* begin *

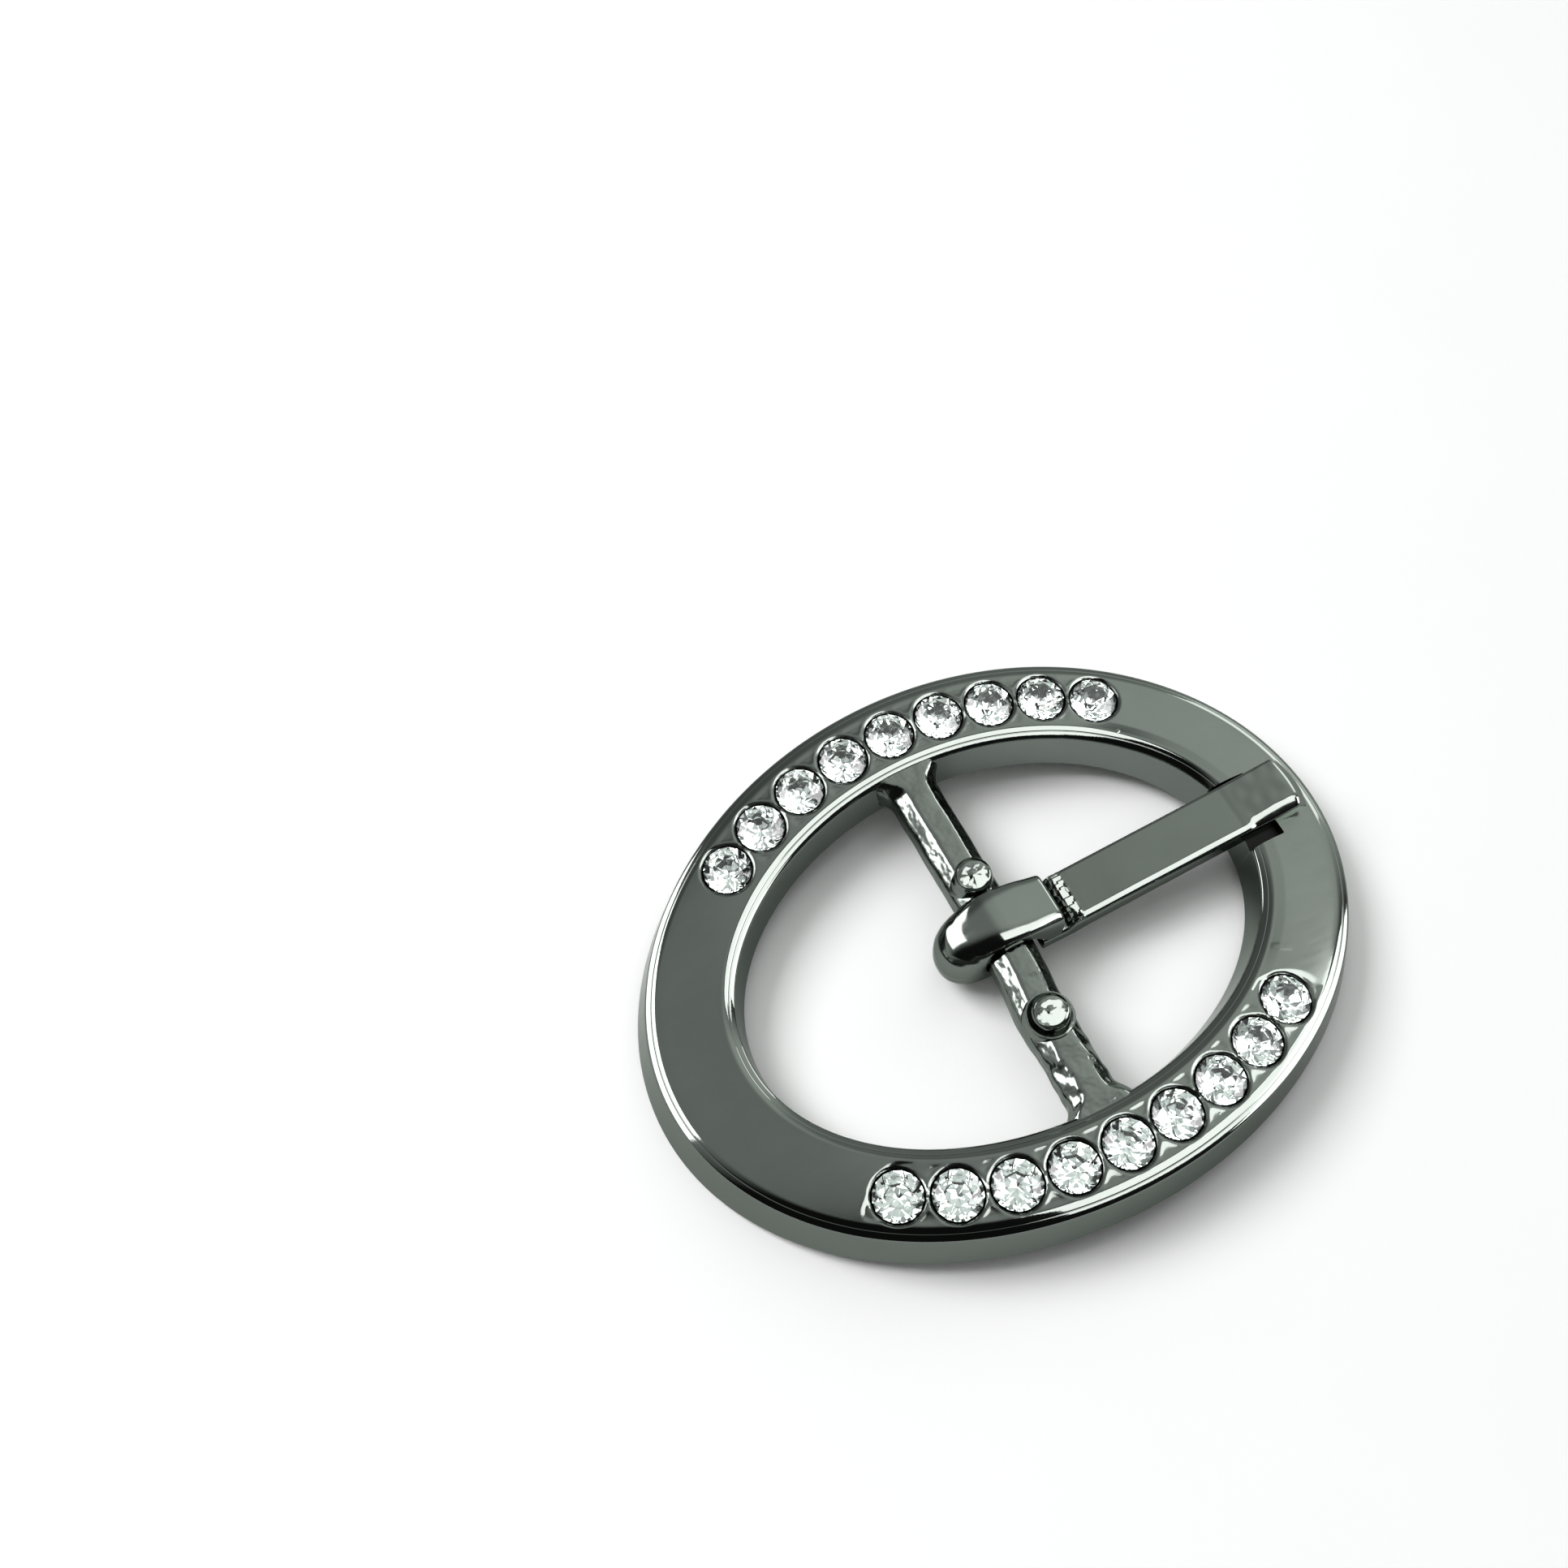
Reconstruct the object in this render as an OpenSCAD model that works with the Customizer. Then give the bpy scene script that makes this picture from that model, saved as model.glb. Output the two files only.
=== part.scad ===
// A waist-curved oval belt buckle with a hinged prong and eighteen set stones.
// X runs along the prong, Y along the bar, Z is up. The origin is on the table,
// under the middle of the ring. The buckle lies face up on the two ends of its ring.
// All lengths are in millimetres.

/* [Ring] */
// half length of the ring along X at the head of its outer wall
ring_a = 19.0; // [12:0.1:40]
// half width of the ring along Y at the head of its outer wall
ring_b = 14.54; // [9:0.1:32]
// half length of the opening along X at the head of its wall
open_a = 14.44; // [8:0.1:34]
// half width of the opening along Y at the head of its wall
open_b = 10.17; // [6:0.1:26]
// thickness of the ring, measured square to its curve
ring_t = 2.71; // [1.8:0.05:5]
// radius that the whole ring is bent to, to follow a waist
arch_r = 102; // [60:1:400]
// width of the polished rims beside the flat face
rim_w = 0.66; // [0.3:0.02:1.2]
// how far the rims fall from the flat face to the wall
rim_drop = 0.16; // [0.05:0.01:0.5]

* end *

Copy out the listing above, line by line and exactly, from its first line to the line holding "are in millimetres.", inclusive.

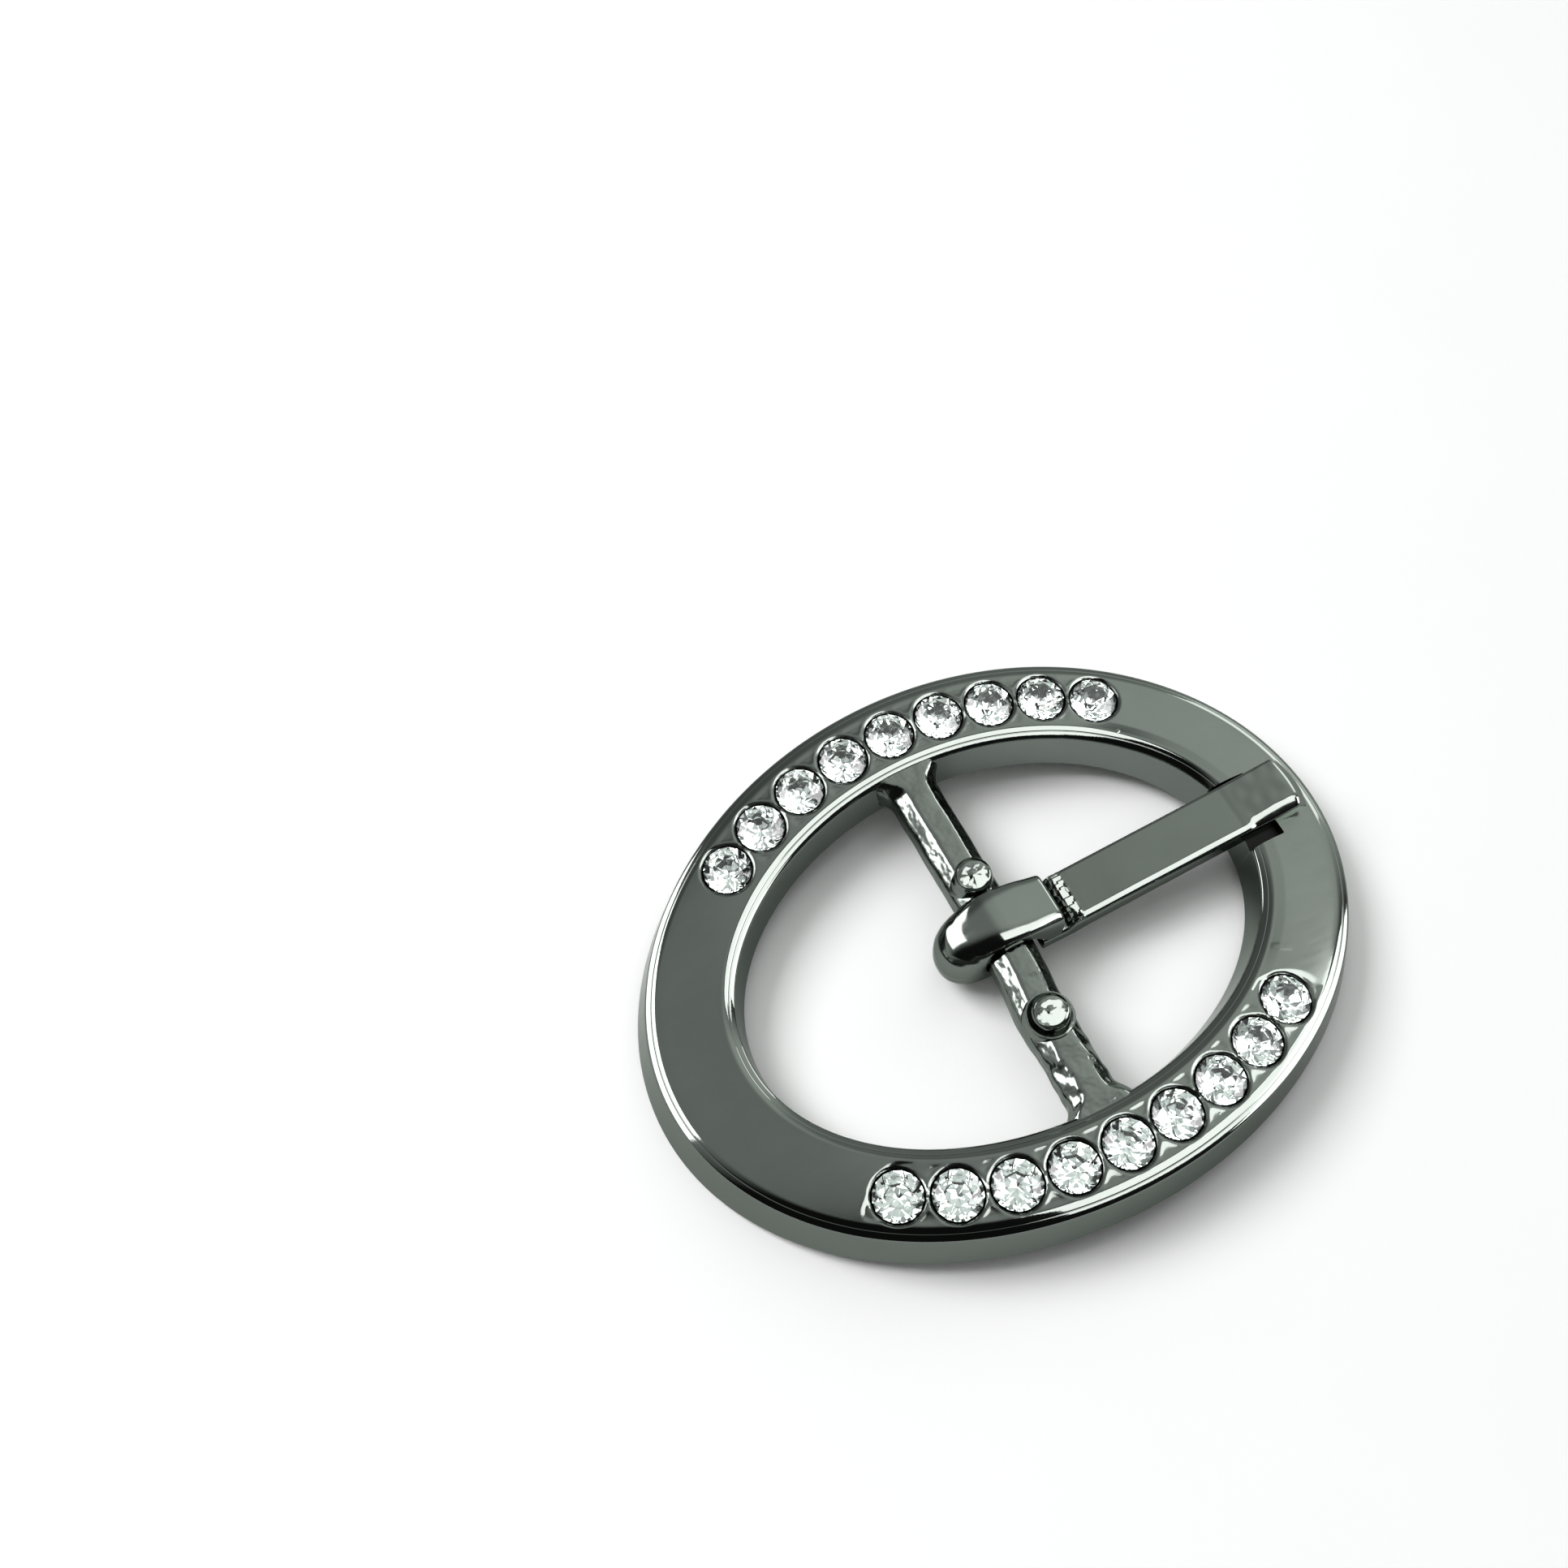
Reconstruct the object in this render as an OpenSCAD model that works with the Customizer. Then give the bpy scene script that makes this picture from that model, saved as model.glb. Output the two files only.
=== part.scad ===
// A waist-curved oval belt buckle with a hinged prong and eighteen set stones.
// X runs along the prong, Y along the bar, Z is up. The origin is on the table,
// under the middle of the ring. The buckle lies face up on the two ends of its ring.
// All lengths are in millimetres.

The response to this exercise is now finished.